It’s my opinion that higher inflation is likely to be temporary. And it’s also useful to remember that “markets” (and popular opinion) are not always right. Bond markets priced in higher inflation in February 2021 but eventually normalised after a few months.
A quick economics lesson: why does inflation lead to higher interest rates?
Inflation is a measure of rising costs. Inflation is measures by the ABS using a basket of goods and services. High inflation is bad for an economy because it erodes purchasing power, increases uncertainty and can have a negative impact the value of a country’s currency.
A key role of the RBA is to manage inflation so that it remains inside its targeted 2% to 3% band. It does that by changing the cash interest rate (currently 0.10%). Increasing interest rates, reduces spending (because the business and private sector must direct more money towards interest costs) and therefore reduces demand for goods and services which cools price increases.
Therefore, if markets expect that high inflation will persist, they price in that interest rates will increase, which negatively impacts the value of existing bonds, particularly if the coupon (interest rate) is fixed. This has been happening since August 2021 i.e. bond value have been falling.
What’s causing higher inflation?
As announced by the ABS last week, Australia’s inflation is 3% for the year ended September 2021, which is at the top end of the RBA’s target band. It was slightly less than expected (3.1%) and lower than last quarters annualised reading of 3.8%.
This time last year, inflation was less than 1%, so what has happened since then? The chart below sets out how prices have changes over the past year. Five categories have risen by more than 2% over the past year being transport, furnishings, health, alcohol and tobacco and recreation.
1. Transport – driven mainly by the rebound in the oil price. This time last year, oil was trading at around $40 per barrel, mainly because most of the world was in lockdown. Oil has since recovered and is currently trading at over $80 per barrel, which is closer to the long-term average price. Its unlikely the oil price will continue to rise, certainly not at the same pace.
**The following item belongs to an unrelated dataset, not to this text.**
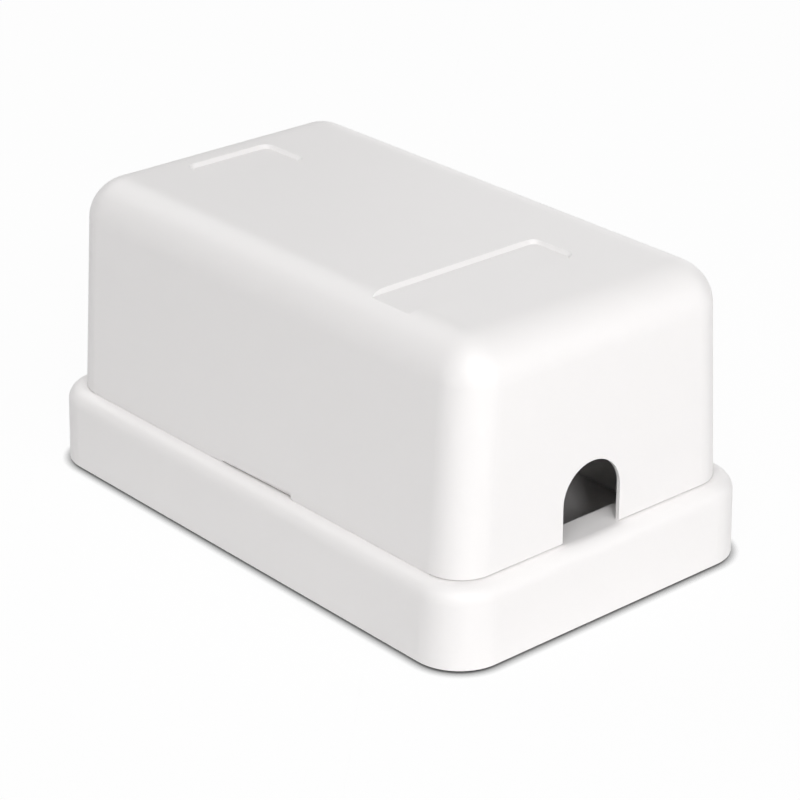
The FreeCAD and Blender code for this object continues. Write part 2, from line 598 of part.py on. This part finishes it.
def pry_slot():
    """A slit at the foot of the left wall for the blade of a screwdriver, and the rounding above it."""
    face = "-Dim.cover_width / 2"
    outside = f"{face} - Dim.overrun"
    along = span("Dim.pry_middle", "Dim.pry_length")
    slit = block("pry_slit", (outside, f"{face} + Dim.pry_depth"), along,
                 (f"{LEDGE} - Dim.overrun", f"{LEDGE} + Dim.pry_rise"))
    room = block("lead_room", (outside, f"{face} + Dim.lead_depth"), along,
                 (LEDGE, f"{LEDGE} + Dim.lead_rise"))
    draft = "Dim.lead_rise * tan(Dim.side_draft * 1 deg)"
    lean = FreeCAD.Vector(-value("tan(Dim.lead_lean * 1 deg)"), 1, 0)
    core = post("lead_core", "Dim.lead_round", "Dim.pry_length + 2 * Dim.overrun",
                f"{face} + {draft} + Dim.lead_round", f"{along[0]} - Dim.overrun",
                f"{LEDGE} + Dim.lead_rise", lean)
    return [slit, cut("lead_in", room, [core])]


def catch(side, sign):
    """A rib inside the cover that the nose of a snap tongue holds down."""
    tip = f"{sign} * Dim.catch_tip"
    root = f"{sign} * ({COVER_INNER_X} + Dim.cover_skin / 2)"
    low = f"{LEDGE} + Dim.catch_foot"
    outline = [(root, low), (tip, f"{low} + Dim.catch_rise / 2"), (tip, f"{low} + Dim.catch_rise"),
               (root, f"{low} + Dim.catch_rise")]
    return prism(f"catch_{side}", "XZ_Plane", "-Dim.tongue_length / 2", "Dim.tongue_length", polygon,
                 tag="catch", points=outline)


def cover():
    """The whole cover moulding."""
    ceiling = f"({COVER_TOP} - Dim.cover_skin)"
    outside = drafted_block("outside", "0", COVER_TOP, "Dim.crown_round")
    inside = drafted_block("inside", "Dim.cover_skin", ceiling, "Dim.crown_round - Dim.cover_skin")
    shell = cut("cover_shell", outside, [inside])
    with_catches = joined("cover_solids", [shell] + [catch(side, sign) for side, sign in SIDES])
    openings = [label_flat("rear"), label_flat("port"), port_opening(), foot_groove()]
    openings += pry_slot() + cable_entry()
    return cut("cover", with_catches, openings)


# The jack: a front housing, a board, and a terminal block under a wire cap

def jack_housing():
    """The front housing with the plug opening, its spring latch and its fixed lug."""
    long = (JACK_BACK, JACK_FACE)
    past_face = f"{JACK_FACE} + Dim.overrun"
    cavity_back = f"{JACK_FACE} - Dim.port_depth"
    shell = block("housing_block", half("Dim.jack_width"), long, (JACK_UNDER, JACK_TOP))
    latch_root = block("latch_root", half("Dim.latch_width"), (JACK_BACK, f"{JACK_BACK} + Dim.latch_root"),
                       (f"{JACK_TOP} - Dim.lap", f"{JACK_TOP} + Dim.latch_gap + Dim.latch_skin"))
    latch_arm = block("latch_arm", half("Dim.latch_width"), (JACK_BACK, f"{FRAME_BACK} - Dim.jack_play"),
                      (f"{JACK_TOP} + Dim.latch_gap", f"{JACK_TOP} + Dim.latch_gap + Dim.latch_skin"))
    lug = block("fixed_lug", half("Dim.lug_width"), (f"{FRAME_BACK} - Dim.jack_play - Dim.lug_length",
                                                     f"{FRAME_BACK} - Dim.jack_play"),
                (f"{JACK_UNDER} - Dim.lug_drop", f"{JACK_UNDER} + Dim.lap"))
    port = block("plug_opening", half("Dim.port_width"), (cavity_back, past_face), (PORT_UNDER, PORT_TOP))
    key = block("keyway", half("Dim.key_width"), (cavity_back, past_face),
                (f"{PORT_UNDER} - Dim.key_rise", f"{PORT_UNDER} + Dim.lap"))
    key_slot = block("key_slot", half("Dim.key_slot_width"), (cavity_back, past_face),
                     (f"{PORT_UNDER} - Dim.key_rise - Dim.key_slot_rise",
                      f"{PORT_UNDER} - Dim.key_rise + Dim.lap"))
    chamber = block("contact_chamber", half("Dim.port_width"),
                    (f"{JACK_BACK} - Dim.overrun", f"{JACK_FACE} - Dim.chamber_front"),
                    (f"{PORT_TOP} - Dim.lap", CHAMBER_TOP))
    solid = joined("housing_solids", [shell, latch_root, latch_arm, lug])
    return cut("jack_housing", solid, [port, key, key_slot, chamber])


def contact_place(index):
    """Where a port contact stands along X, as an expression."""
    return f"Dim.contact_pitch * {index - (CONTACTS - 1) / 2}"


def contact_comb():
    """The block that keeps the port contacts apart."""
    plate = block("comb_plate", half("Dim.port_width - 2 * Dim.jack_play"), (JACK_BACK, COMB_FRONT),
                  (COMB_UNDER, CHAMBER_TOP))
    ribs = []
    for index in range(CONTACTS + 1):
        middle = f"{contact_place(index)} - Dim.contact_pitch / 2"
        ribs.append(block(f"comb_rib_{index + 1}", span(middle, "Dim.comb_rib"), (JACK_BACK, COMB_FRONT),
                          (f"{PORT_TOP} + Dim.jack_play", f"{COMB_UNDER} + Dim.lap")))
    return joined("contact_comb", [plate] + ribs)


def port_contact(number):
    """A spring contact: a straight run under the comb and an arm that slopes back down."""
    body = doc.addObject("PartDesign::Body", f"port_contact_{number}")
    middle = contact_place(number - 1)
    profile = new_sketch(body, f"contact_profile_{number}", "YZ_Plane", f"{middle} - Dim.contact_width / 2")
    top = f"{COMB_UNDER} - Dim.contact_gap"
    skin = "Dim.contact_skin"
    nose = f"{COMB_FRONT} + 2 * {skin}"
    tip = f"{COMB_FRONT} - Dim.contact_back"
    low = f"{top} - Dim.contact_drop"
    polygon(profile, "p", [
        (BOARD_FRONT, f"{top} - {skin}"), (f"{COMB_FRONT} - {skin}", f"{top} - {skin}"),
        (f"{COMB_FRONT} + {skin} / 2", f"{top} - 2 * {skin}"), (tip, low),
        (f"{tip} + {skin}", f"{low} - {skin}"), (f"{nose} - {skin} / 2", f"{top} - 3 * {skin}"),
        (nose, f"{top} - {skin} / 2"), (f"{nose} - {skin}", top), (BOARD_FRONT, top)])
    add_feature(body, "Pad", f"contact_strip_{number}", profile, "Dim.contact_width")
    return body


def terminal_places():
    """Middle of each terminal along X and Z, as expressions."""
    rows = (f"{JACK_UNDER} + Dim.row_rise / 2", f"{JACK_TOP} - Dim.row_rise / 2")
    return [(f"Dim.wire_pitch * {column - (PER_ROW - 1) / 2}", row)
            for row in rows for column in range(PER_ROW)]


def terminal_block():
    """Two rows of slotted terminals with a cable channel between them."""
    inset = "Dim.block_inset"
    body = block("terminal_body", half(f"Dim.jack_width - 2 * {inset}"), (BLOCK_BACK, BOARD_BACK),
                 (f"{JACK_UNDER} + {inset}", f"{JACK_TOP} - {inset}"))
    before = f"{BLOCK_BACK} - Dim.overrun"
    channel = block("cable_channel", half("Dim.jack_width + Dim.overrun"),
                    (before, f"{BLOCK_BACK} + Dim.channel_depth"),
                    (f"{JACK_UNDER} + Dim.row_rise", f"{JACK_TOP} - Dim.row_rise"))
    tools = [channel]
    for number, (x, z) in enumerate(terminal_places(), start=1):
        if number <= PER_ROW:
            tools.append(block(f"wire_slot_{number}", span(x, "Dim.wire_slot"),
                               (before, f"{BLOCK_BACK} + Dim.wire_slot_depth"),
                               (f"{JACK_UNDER} - Dim.overrun", f"{JACK_TOP} + Dim.overrun")))
        tools.append(block(f"blade_pocket_{number}", span(x, "Dim.blade_width + 2 * Dim.blade_play"),
                           (f"{BLOCK_BACK} + Dim.blade_inset - Dim.blade_play",
                            f"{BOARD_BACK} + Dim.overrun"),
                           span(z, "Dim.blade_skin + 2 * Dim.blade_play")))
    return cut("terminal_block", body, tools)


def terminal_blade(number, x, z):
    """A forked blade that bites into a wire."""
    back = f"{BLOCK_BACK} + Dim.blade_inset"
    plate = block(f"blade_plate_{number}", span(x, "Dim.blade_width"), (back, BOARD_BACK),
                  span(z, "Dim.blade_skin"))
    slit = block(f"blade_slit_{number}", span(x, "Dim.blade_slit"),
                 (f"{back} - Dim.overrun", f"{back} + Dim.blade_slit_depth"),
                 span(z, "2 * Dim.blade_skin"))
    return cut(f"terminal_blade_{number}", plate, [slit])


def circuit_board():
    """The board between the port contacts and the terminals."""
    inset = "Dim.board_inset"
    return block("circuit_board", half(f"Dim.jack_width - 2 * {inset}"), (BOARD_BACK, BOARD_FRONT),
                 (f"{JACK_UNDER} + {inset}", f"{JACK_TOP} - {inset}"))


def wire_cap():
    """The cap that presses the wires into the blades and holds the cable."""
    play = "Dim.cap_play - Dim.block_inset"
    outer = f"Dim.jack_width / 2 + Dim.cap_skin + {play}"
    hull = block("cap_hull", half(f"2 * ({outer})"), (CAP_REAR, CAP_MOUTH),
                 (f"{JACK_UNDER} - Dim.cap_skin - ({play})", f"{JACK_TOP} + Dim.cap_skin + {play}"))
    rear, radius = value(CAP_REAR), value("Dim.cap_round")
    soft = softened("cap_soft_hull", hull, lambda edge: (
        edge.BoundBox.YMax - rear < TOUCH or edge.BoundBox.YLength > radius) and (radius, radius))
    room = block("cap_room", half(f"Dim.jack_width + 2 * ({play})"),
                 (CAP_INNER, f"{CAP_MOUTH} + Dim.overrun"),
                 (f"{JACK_UNDER} - ({play})", f"{JACK_TOP} + {play}"))
    hole = post("cap_cable_hole", "Dim.cap_hole", "Dim.cap_back + 2 * Dim.overrun", "0",
                f"{CAP_REAR} - Dim.overrun", f"({JACK_UNDER} + {JACK_TOP}) / 2", FreeCAD.Vector(0, 1, 0))
    ribs = []
    for number, (x, z) in enumerate(terminal_places(), start=1):
        ribs.append(block(f"stuffer_{number}", span(x, "Dim.stuffer_width"),
                          (f"{CAP_INNER} - Dim.lap", f"{BLOCK_BACK} + Dim.stuffer_reach"),
                          span(z, "Dim.row_rise - 2 * Dim.stuffer_inset")))
    shell = cut("cap_shell", soft, [room, hole])
    return joined("wire_cap", [shell] + ribs)


# Foam pads with their release liners, under the floor

def foam_pad(word, width, along):
    """A foam pad and the liner below it, as two pieces."""
    liner_top = f"{FLOOR_UNDER} - Dim.pad_skin"
    pad = block(f"foam_pad_{word}", half(width), along, (liner_top, FLOOR_UNDER))
    liner = block(f"release_liner_{word}", half(width),
                  (along[0], f"{along[1]} + Dim.liner_tab"), (f"{liner_top} - Dim.liner_skin", liner_top))
    return [pad, liner]


pieces = [base(), cover(), jack_housing(), contact_comb(), circuit_board(), terminal_block(), wire_cap()]
pieces += foam_pad("front", "Dim.pad_width", ("Dim.front_pad_near", "Dim.front_pad_far"))
pieces += foam_pad("rear", "Dim.rear_pad_width", ("Dim.rear_pad_near", "Dim.rear_pad_far"))
pieces += [port_contact(number) for number in range(1, CONTACTS + 1)]
pieces += [terminal_blade(number, x, z) for number, (x, z) in enumerate(terminal_places(), start=1)]
doc.recompute()

failed = [item.Name for item in doc.Objects if {"Invalid", "Error"} & set(item.State)]
if failed:
    raise RuntimeError(f"objects that did not compute: {failed}")
for piece in pieces:
    if piece.Shape.isNull() or not piece.Shape.isValid() or len(piece.Shape.Solids) != 1:
        raise RuntimeError(f"{piece.Label}: not one valid solid")

os.makedirs("parts", exist_ok=True)
for piece in pieces:
    piece.Shape.exportStep(f"parts/{piece.Label}.step")
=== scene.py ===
import json
import math

import bpy
from mathutils import Matrix, Vector


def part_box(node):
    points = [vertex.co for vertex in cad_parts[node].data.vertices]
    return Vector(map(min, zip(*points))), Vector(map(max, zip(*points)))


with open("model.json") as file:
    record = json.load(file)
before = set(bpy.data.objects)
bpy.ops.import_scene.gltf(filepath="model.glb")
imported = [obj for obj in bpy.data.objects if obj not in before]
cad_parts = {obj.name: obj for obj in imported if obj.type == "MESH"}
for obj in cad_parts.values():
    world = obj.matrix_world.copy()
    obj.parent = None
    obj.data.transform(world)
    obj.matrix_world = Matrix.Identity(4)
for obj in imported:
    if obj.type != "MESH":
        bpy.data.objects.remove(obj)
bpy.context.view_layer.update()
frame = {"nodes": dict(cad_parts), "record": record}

MM = 0.001
MICRON = 0.000001

# ---------------------------------------------------------------- node helpers

# The sockets of a Mix node that carry its two colours and their mixture
MIX_FIRST, MIX_SECOND, MIX_RESULT = 6, 7, 2


def new_material(name):
    """A material with a Principled shader on its output, and nothing else."""
    material = bpy.data.materials.new(name)
    material.use_nodes = True
    tree = material.node_tree
    tree.nodes.clear()
    output = tree.nodes.new("ShaderNodeOutputMaterial")
    shader = tree.nodes.new("ShaderNodeBsdfPrincipled")
    tree.links.new(shader.outputs["BSDF"], output.inputs["Surface"])
    return material, tree, shader


def noise(tree, scale, detail=3.0):
    """Object-space noise with a scale in features per metre."""
    place = tree.nodes.new("ShaderNodeTexCoord")
    texture = tree.nodes.new("ShaderNodeTexNoise")
    texture.inputs["Scale"].default_value = scale
    texture.inputs["Detail"].default_value = detail
    tree.links.new(place.outputs["Object"], texture.inputs["Vector"])
    return texture.outputs["Fac"]


def spread(tree, value, low, high):
    """Maps a 0 to 1 value to a range."""
    ramp = tree.nodes.new("ShaderNodeMapRange")
    ramp.inputs["To Min"].default_value = low
    ramp.inputs["To Max"].default_value = high
    tree.links.new(value, ramp.inputs["Value"])
    return ramp.outputs["Result"]


def tint(tree, value, dark, light):
    """Mixes two colours by a 0 to 1 value."""
    mix = tree.nodes.new("ShaderNodeMix")
    mix.data_type = "RGBA"
    mix.inputs[MIX_FIRST].default_value = (*dark, 1)
    mix.inputs[MIX_SECOND].default_value = (*light, 1)
    tree.links.new(value, mix.inputs["Factor"])
    return mix.outputs[MIX_RESULT]


def calculate(tree, operation, value, other):
    """A Math node on a socket and either another socket or a number."""
    node = tree.nodes.new("ShaderNodeMath")
    node.operation = operation
    tree.links.new(value, node.inputs[0])
    if isinstance(other, bpy.types.NodeSocket):
        tree.links.new(other, node.inputs[1])
    else:
        node.inputs[1].default_value = other
    return node.outputs[0]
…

2. Furnishings – the cost of furnishings have been driven by unusually high demand and supply shortages (supply chain disruptions).
3. Alcohol and tobacco – the main contributor were tobacco prices due to increase in government excise and customs duty in 2020.
4. Health – these price rises have been mainly driven by health insurance premiums.
5. Recreation and culture – price increases were mainly driven by domestic holiday travel and accommodation due to the closure of international borders.
It is likely that inflation is transitory
From a review of the above, it becomes clear that inflation has been driven by some unique events which are unlikely to persist. The only exception may be health insurance premiums, which seem to increase each year.